Perhaps a wrapper to get non-locale output from strftime would be
useful in gnulib?  Sometimes you need the C locale month/day names
(e.g., for RFC 2822 Date: headers).  A xstrftime seem useful as well.

@section ctime
@index ctime

The @code{ctime} function need not be reentrant, and consequently is
not required to be thread safe.  Implementations of @code{ctime}
typically write the time stamp into static buffer.  If two threads
call @code{ctime} at roughly the same time, you might end up with the
wrong date in one of the threads, or some undefined string.  There is
a re-entrant interface @code{ctime_r}, that take a pre-allocated
buffer and length of the buffer, and return @code{NULL} on errors.
The input buffer should be at least 26 bytes in size.  The output
string is locale-independent.  However, years can have more than 4
digits if @code{time_t} is sufficiently wide, so the length of the
required output buffer is not easy to determine.  Increasing the
buffer size when @code{ctime_r} return @code{NULL} is not necessarily
sufficient. The @code{NULL} return value could mean some other error
condition, which will not go away by increasing the buffer size.
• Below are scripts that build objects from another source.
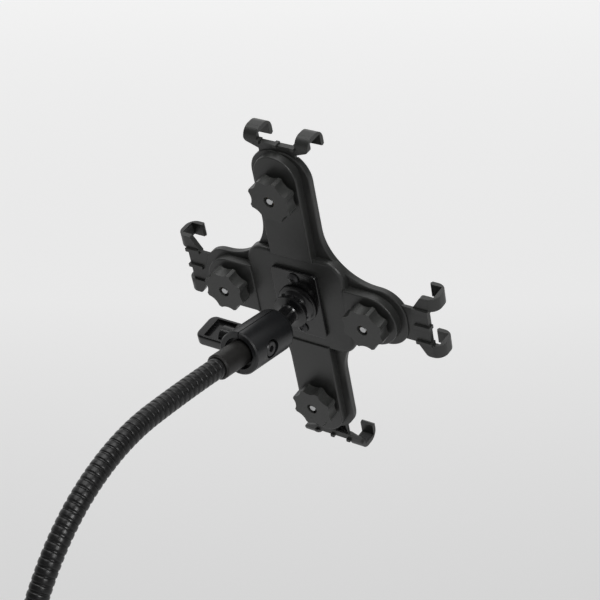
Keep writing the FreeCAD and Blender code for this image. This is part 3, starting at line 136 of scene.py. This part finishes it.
def modify(piece, kind, **settings):
    """Add one modifier, set it and apply it."""
    activate(piece)
    modifier = piece.modifiers.new(kind.lower(), kind)
    for name, value in settings.items():
        setattr(modifier, name, value)
    bpy.ops.object.modifier_apply(modifier=modifier.name)


def turned(name, profile, steps=64):
    """A solid of revolution: a ring is drawn, then extruded and resized from station to station."""
    deselect()
    radius, height = profile[0]
    bpy.ops.mesh.primitive_circle_add(vertices=steps, radius=radius, location=(0, 0, 0), fill_type="NGON")
    piece = bpy.context.object
    piece.name = name
    bpy.ops.object.mode_set(mode="EDIT")
    bpy.ops.mesh.select_all(action="SELECT")
    bpy.ops.transform.translate(value=(0, 0, height))
    for next_radius, next_height in profile[1:]:
        bpy.ops.mesh.extrude_region_move(TRANSFORM_OT_translate={"value": (0, 0, next_height - height)})
        grow = next_radius / radius
        bpy.ops.transform.resize(value=(grow, grow, 1), center_override=(0, 0, next_height))
        radius, height = next_radius, next_height
    bpy.ops.mesh.select_all(action="SELECT")
    bpy.ops.mesh.normals_make_consistent(inside=False)
    bpy.ops.object.mode_set(mode="OBJECT")
    return piece


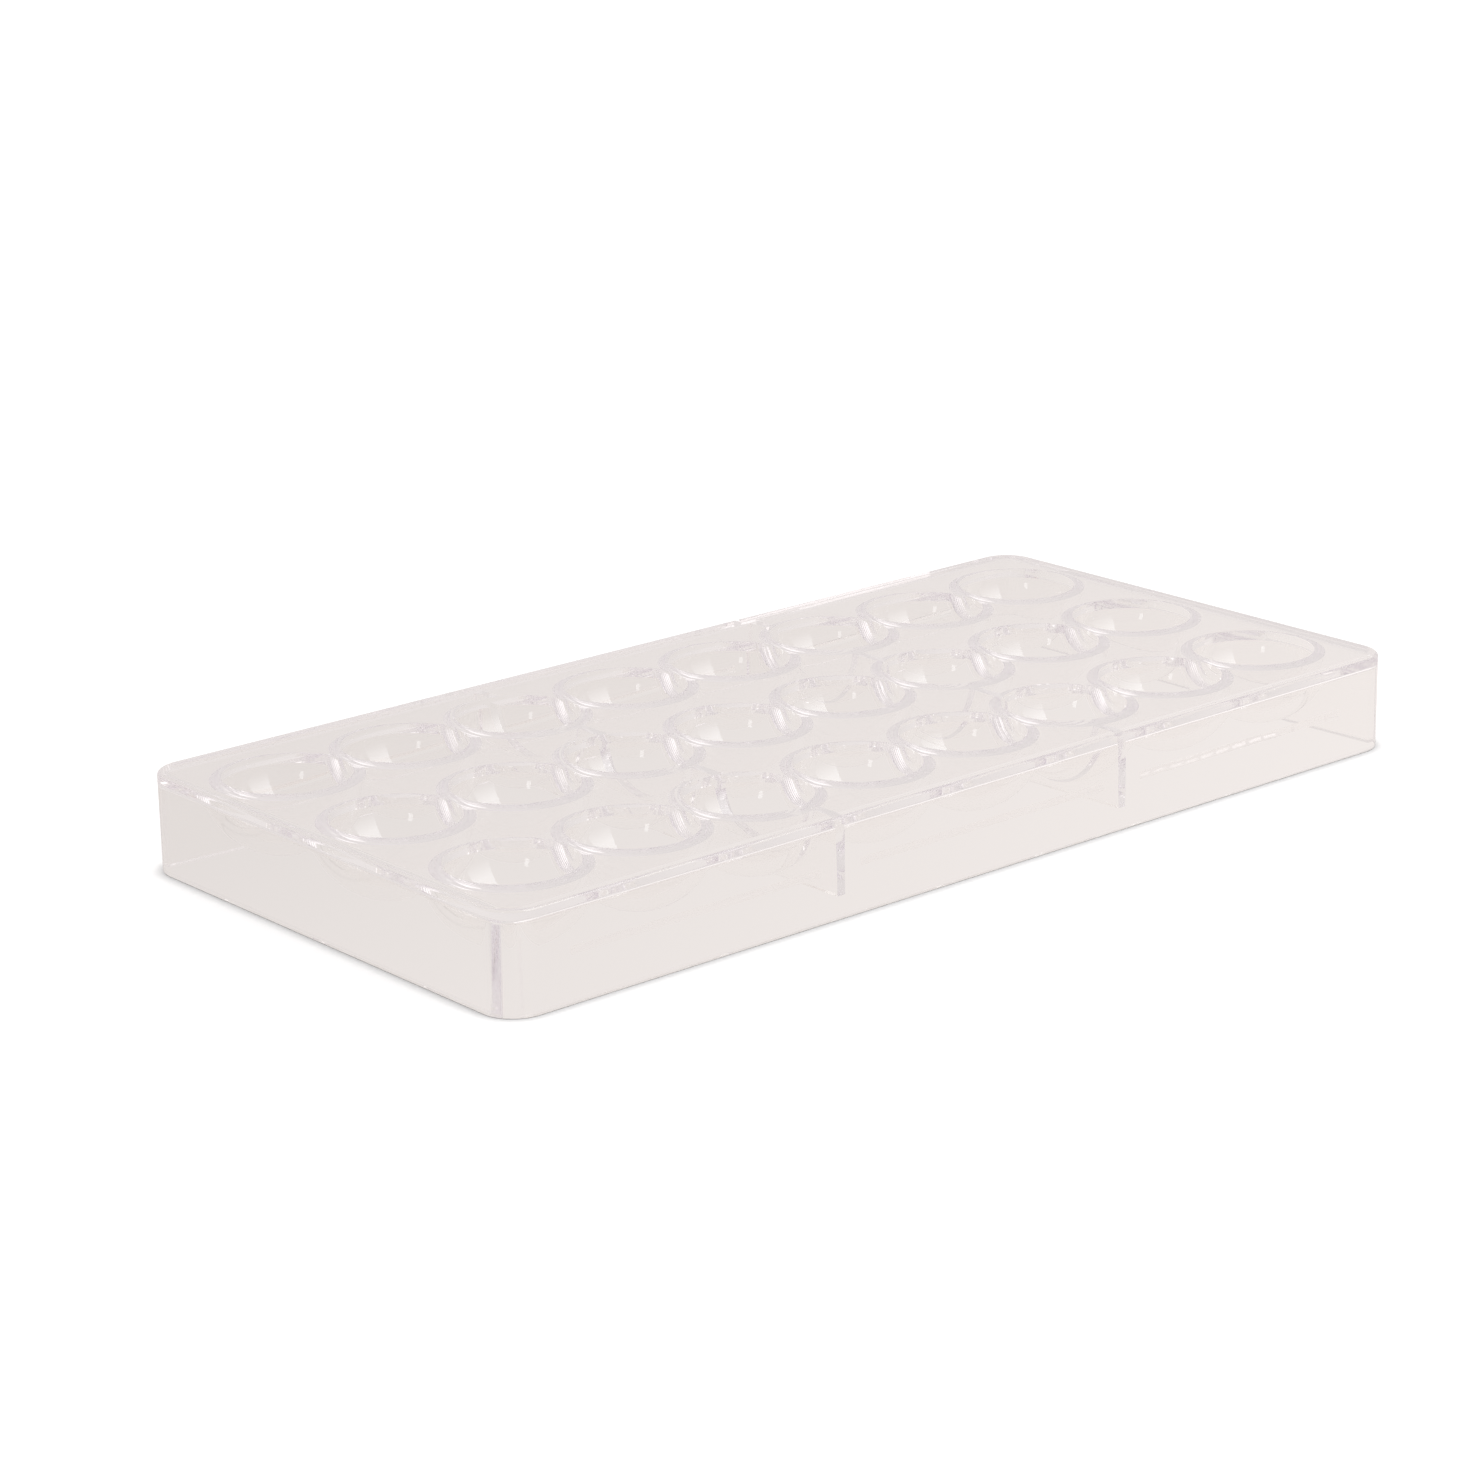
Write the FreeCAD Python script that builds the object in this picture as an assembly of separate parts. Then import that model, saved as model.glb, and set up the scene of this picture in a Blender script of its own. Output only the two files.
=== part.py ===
"""A clear chocolate mould: one injection moulding with 24 half-ball cavities.

The moulding is an open-bottomed tray turned upside down. A flat top plate carries three rows
of eight hemispherical cavities, each backed by a dome of even thickness. A skirt wall runs all
round, and two cross ribs tie the long walls together and brace the domes that they pass.

Frame: millimetres, +Z up, origin at the centre of the footprint on the surface that the skirt
stands on. X runs along the eight cavities of a row, Y across the three rows.
"""
import FreeCAD
import Part

import math
import os

# Outer tray
LENGTH = 275.0
WIDTH = 135.0
HEIGHT = 24.0
CORNER_RADIUS = 8.5
TOP_EDGE_RADIUS = 1.0
FOOT_EDGE_RADIUS = 0.4

# Skirt wall and top plate
WALL = 3.0
PLATE = 3.0
DRAFT_DEGREES = 0.8
INNER_CORNER_RADIUS = 2.5
INNER_EDGE_RADIUS = 1.0

# Shallow beads along the inside of both long walls, which hold the moulding on its core
BEAD_Z = 11.5
BEAD_RISE = 0.25
BEAD_RADIUS = 2.2
BEAD_SEAT = 0.6
BEAD_END_GAP = 18.0
BEAD_RIB_GAP = 6.0

# Cavities, in rows along X
CAVITY_COLUMNS = 8
CAVITY_ROWS = 3
COLUMN_PITCH = 33.0
ROW_PITCH = 41.5
CAVITY_RADIUS = 15.0
DOME_SHELL = 3.0

# Cross ribs, one beside each of these columns, set towards the middle of the tray
RIB_COLUMNS = (2, 5)
RIB_INSET = 5.5
RIB_ROOT = 2.7
RIB_EDGE = 2.2
RIB_GROUND_CLEARANCE = 5.0


def rounded_rectangle(length, width, radius, z):
    """A closed outline centred on the Z axis at height z: four straights and four arcs."""
    half_x = length / 2
    half_y = width / 2
    centres = [
        (half_x - radius, half_y - radius, 0),
        (radius - half_x, half_y - radius, 90),
        (radius - half_x, radius - half_y, 180),
        (half_x - radius, radius - half_y, 270),
    ]
    arcs = []
    for x, y, start in centres:
        centre = FreeCAD.Vector(x, y, z)
        circle = Part.Circle(centre, FreeCAD.Vector(0, 0, 1), radius)
        arcs.append(Part.Arc(circle, math.radians(start), math.radians(start + 90)).toShape())
    edges = []
    for arc, following in zip(arcs, arcs[1:] + arcs[:1]):
        edges.append(arc)
        edges.append(Part.makeLine(arc.lastVertex().Point, following.firstVertex().Point))
    return Part.Wire(edges)


def edges_at(shape, z):
    """The edges of a shape that lie flat at height z."""
    found = []
    for edge in shape.Edges:
        box = edge.BoundBox
        if abs(box.ZMin - z) < 1e-4 and abs(box.ZMax - z) < 1e-4:
            found.append(edge)
    return found


def column_x(column):
    """The X of a column of cavities, counted from the -X end."""
    return (column - (CAVITY_COLUMNS - 1) / 2) * COLUMN_PITCH


def row_y(row):
    """The Y of a row of cavities, counted from the front."""
    return (row - (CAVITY_ROWS - 1) / 2) * ROW_PITCH


def cavity_centres():
    """The centre of every cavity's sphere, which lies in the top face."""
    return [
        FreeCAD.Vector(column_x(column), row_y(row), HEIGHT)
        for row in range(CAVITY_ROWS)
        for column in range(CAVITY_COLUMNS)
    ]


def outer_block():
    """The tray's outside: upright walls, a rounded top edge and a lightly eased foot."""
    outline = rounded_rectangle(LENGTH, WIDTH, CORNER_RADIUS, 0)
    block = Part.Face(outline).extrude(FreeCAD.Vector(0, 0, HEIGHT))
    block = block.makeFillet(TOP_EDGE_RADIUS, edges_at(block, HEIGHT))
    return block.makeFillet(FOOT_EDGE_RADIUS, edges_at(block, 0))


def draft_spread(z):
    """How far the inner face has leaned outwards at height z, measured from the plate."""
    return (HEIGHT - PLATE - z) * math.tan(math.radians(DRAFT_DEGREES))


def inner_core():
    """The hollow under the plate, which widens towards the foot by the draft angle."""
    depth = HEIGHT - PLATE
    spread = draft_spread(0)
    inner_radius = max(INNER_CORNER_RADIUS, INNER_EDGE_RADIUS + spread)
    ceiling_length = LENGTH - 2 * WALL
    ceiling_width = WIDTH - 2 * WALL
    ceiling = rounded_rectangle(ceiling_length, ceiling_width, inner_radius, depth)
    mouth = rounded_rectangle(
        ceiling_length + 2 * spread, ceiling_width + 2 * spread, inner_radius + spread, 0
    )
    core = Part.makeLoft([mouth, ceiling], True, True)
    return core.makeFillet(INNER_EDGE_RADIUS, edges_at(core, depth))


def cross_rib(x):
    """One rib from long wall to long wall, thinning towards its lower edge."""
    buried = PLATE / 2
    root_z = HEIGHT - buried
    reach = WIDTH / 2 - WALL / 2
    section = Part.makePolygon([
        FreeCAD.Vector(x - RIB_ROOT / 2, -reach, root_z),
        FreeCAD.Vector(x + RIB_ROOT / 2, -reach, root_z),
        FreeCAD.Vector(x + RIB_EDGE / 2, -reach, RIB_GROUND_CLEARANCE),
        FreeCAD.Vector(x - RIB_EDGE / 2, -reach, RIB_GROUND_CLEARANCE),
        FreeCAD.Vector(x - RIB_ROOT / 2, -reach, root_z),
    ])
    return Part.Face(section).extrude(FreeCAD.Vector(0, 2 * reach, 0))


def rib_x(column):
    """The X of the rib that goes with a column of cavities, on the inner side of it."""
    x = column_x(column)
    towards_middle = -1 if x > 0 else 1
    return x + towards_middle * RIB_INSET


def cross_ribs():
    """Both ribs."""
    return [cross_rib(rib_x(column)) for column in RIB_COLUMNS]


def wall_bead(start_x, end_x, side):
    """One shallow bead on a long wall, the front one for side -1 and the back one for side 1."""
    inner_y = WIDTH / 2 - WALL + draft_spread(BEAD_Z)
    axis_y = inner_y - BEAD_RISE + BEAD_RADIUS
    start = FreeCAD.Vector(start_x, side * axis_y, BEAD_Z)
    bar = Part.makeCylinder(BEAD_RADIUS, end_x - start_x, start, FreeCAD.Vector(1, 0, 0))
    crest_y = inner_y - 2 * BEAD_RISE
    seat_y = inner_y + BEAD_SEAT
    slab_y = min(side * crest_y, side * seat_y)
    corner = FreeCAD.Vector(start_x, slab_y, BEAD_Z - BEAD_RADIUS)
    slab = Part.makeBox(end_x - start_x, seat_y - crest_y, 2 * BEAD_RADIUS, corner)
    return bar.common(slab)


def wall_beads():
    """Beads on both long walls, one in each bay between the short walls and the ribs."""
    ribs = sorted(rib_x(column) for column in RIB_COLUMNS)
    starts = [BEAD_END_GAP - LENGTH / 2] + [x + BEAD_RIB_GAP for x in ribs]
    ends = [x - BEAD_RIB_GAP for x in ribs] + [LENGTH / 2 - BEAD_END_GAP]
    return [
        wall_bead(start_x, end_x, side)
        for start_x, end_x in zip(starts, ends)
        for side in (-1, 1)
    ]


def lower_ball(centre, radius, top_z):
    """The part of a ball below a level."""
    axis = FreeCAD.Vector(0, 0, 1)
    latitude = math.degrees(math.asin(min((top_z - centre.z) / radius, 1.0)))
    return Part.makeSphere(radius, centre, axis, -90, latitude, 360)


def domes():
    """The backs of the cavities, which run into their neighbours along each row."""
    buried_z = HEIGHT - PLATE / 2
    radius = CAVITY_RADIUS + DOME_SHELL
    return [lower_ball(centre, radius, buried_z) for centre in cavity_centres()]


def cavities():
    """The half-ball hollows in the top face, one a piece of confectionery."""
    return [lower_ball(centre, CAVITY_RADIUS, HEIGHT) for centre in cavity_centres()]


def mould():
    """The whole moulding as one solid."""
    tray = outer_block().cut(inner_core())
    body = tray.fuse(cross_ribs() + wall_beads() + domes())
    body = body.cut(cavities())
    return body.removeSplitter()


def main():
    os.makedirs("parts", exist_ok=True)
    shape = mould()
    if len(shape.Solids) == 1:
        shape = shape.Solids[0]
    print("solids", len(shape.Solids), "faces", len(shape.Faces), "valid", shape.isValid())
    print("volume cm3", round(shape.Volume / 1000, 2))
    box = shape.BoundBox
    print("size mm", round(box.XLength, 3), round(box.YLength, 3), round(box.ZLength, 3))
    shape.exportStep("parts/mould.step")


main()
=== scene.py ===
# %% [markdown]
# # A clear chocolate mould
#
# The object is one injection moulding in clear polycarbonate. It is a shallow tray turned upside
# down, with 24 half-ball cavities sunk into its top plate. Nothing on it is coloured: all that the
# eye has to go by is how the walls bend, split and mirror the light around them. So this lesson
# spends its effort on three things. The first is an exact, closed mesh with true wall thickness,
# because a clear solid shows its inside faces as plainly as its outside ones. The second is one
# good plastic. The third is a pale studio that gives that plastic something to mirror.

# %% Load the frame
import math

import bmesh
import bpy
from mathutils import Matrix, Vector


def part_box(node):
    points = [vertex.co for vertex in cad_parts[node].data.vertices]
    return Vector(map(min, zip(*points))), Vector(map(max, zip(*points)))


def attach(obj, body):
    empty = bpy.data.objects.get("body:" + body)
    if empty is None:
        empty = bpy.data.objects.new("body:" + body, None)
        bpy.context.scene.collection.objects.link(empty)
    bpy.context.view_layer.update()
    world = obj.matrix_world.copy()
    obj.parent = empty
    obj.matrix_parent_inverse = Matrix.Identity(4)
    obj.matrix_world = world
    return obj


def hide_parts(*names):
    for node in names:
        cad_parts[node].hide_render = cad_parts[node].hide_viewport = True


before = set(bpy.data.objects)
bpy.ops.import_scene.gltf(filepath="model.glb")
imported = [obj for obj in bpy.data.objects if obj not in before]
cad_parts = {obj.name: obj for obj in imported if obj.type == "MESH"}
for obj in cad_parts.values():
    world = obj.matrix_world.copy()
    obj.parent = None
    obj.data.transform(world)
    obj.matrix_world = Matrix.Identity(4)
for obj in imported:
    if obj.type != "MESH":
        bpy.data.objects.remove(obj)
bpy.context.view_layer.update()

# %% [markdown]
# ## Sizes
#
# The outside size is read from the frame, so that the visible moulding fills the same box as the
# solid that it stands for. The sizes that a box can't tell, such as wall thickness and pitch, are
# named once here, in millimetres, because that is how a moulder would speak of them. One factor
# turns them into metres when a mesh is made.

# %% Name the sizes
MM = 0.001
low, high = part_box("mould")
LENGTH = (high.x - low.x) / MM
WIDTH = (high.y - low.y) / MM
HEIGHT = (high.z - low.z) / MM

CORNER_RADIUS = 8.5
TOP_EDGE_RADIUS = 1.0
FOOT_EDGE_RADIUS = 0.4
WALL = 3.0
PLATE = 3.0
DRAFT_DEGREES = 0.8
INNER_CORNER_RADIUS = 2.5
INNER_EDGE_RADIUS = 1.0

COLUMNS, ROWS = 8, 3
COLUMN_PITCH = 33.0
ROW_PITCH = 41.5
CAVITY_RADIUS = 15.0
DOME_RADIUS = CAVITY_RADIUS + 3.0

RIB_COLUMNS = (2, 5)
RIB_INSET = 5.5
RIB_ROOT = 2.7
RIB_EDGE = 2.2
RIB_GROUND_CLEARANCE = 5.0

BEAD_Z = 11.5
BEAD_RISE = 0.25
BEAD_RADIUS = 2.2
BEAD_SEAT = 0.6
BEAD_END_GAP = 18.0
BEAD_RIB_GAP = 6.0

print(f"the moulding is {LENGTH:.1f} x {WIDTH:.1f} x {HEIGHT:.1f} mm")

# %% [markdown]
# ## A small kit for closed shapes
#
# The tray, its hollow, the balls and the ribs are all stacks of rings: an outline drawn at several
# heights, joined by bands of faces and capped at both ends. One helper makes them all. A ring is a
# list of points, and every ring of a stack has the same number of them, so ring follows ring with
# no twist. The result is watertight, which the boolean steps later on depend on.

# %% Stack rings into a closed solid
def stack_of_rings(name, rings):
    """A closed mesh object from rings of points in millimetres, listed from the bottom up."""
    mesh = bmesh.new()
    layers = []
    for ring in rings:
        layers.append([mesh.verts.new(Vector(point) * MM) for point in ring])
    for lower, upper in zip(layers, layers[1:]):
        count = len(lower)
        for i in range(count):
            j = (i + 1) % count
            mesh.faces.new((lower[i], lower[j], upper[j], upper[i]))
    mesh.faces.new(reversed(layers[0]))
    mesh.faces.new(layers[-1])
    data = bpy.data.meshes.new(name)
    mesh.to_mesh(data)
    mesh.free()
    piece = bpy.data.objects.new(name, data)
    bpy.context.scene.collection.objects.link(piece)
    return piece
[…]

A more flexible function is @code{strftime}.  However, note that it is
locale dependent.
@section inet_ntoa
@index inet_ntoa

The @code{inet_ntoa} function need not be reentrant, and consequently
is not required to be thread safe.  Implementations of
@code{inet_ntoa} typically write the time stamp into static buffer.
If two threads call @code{inet_ntoa} at roughly the same time, you
might end up with the wrong date in one of the threads, or some
undefined string.  Further, @code{inet_ntoa} is specific for
@acronym{IPv4} addresses.

A protocol independent function is @code{inet_ntop}.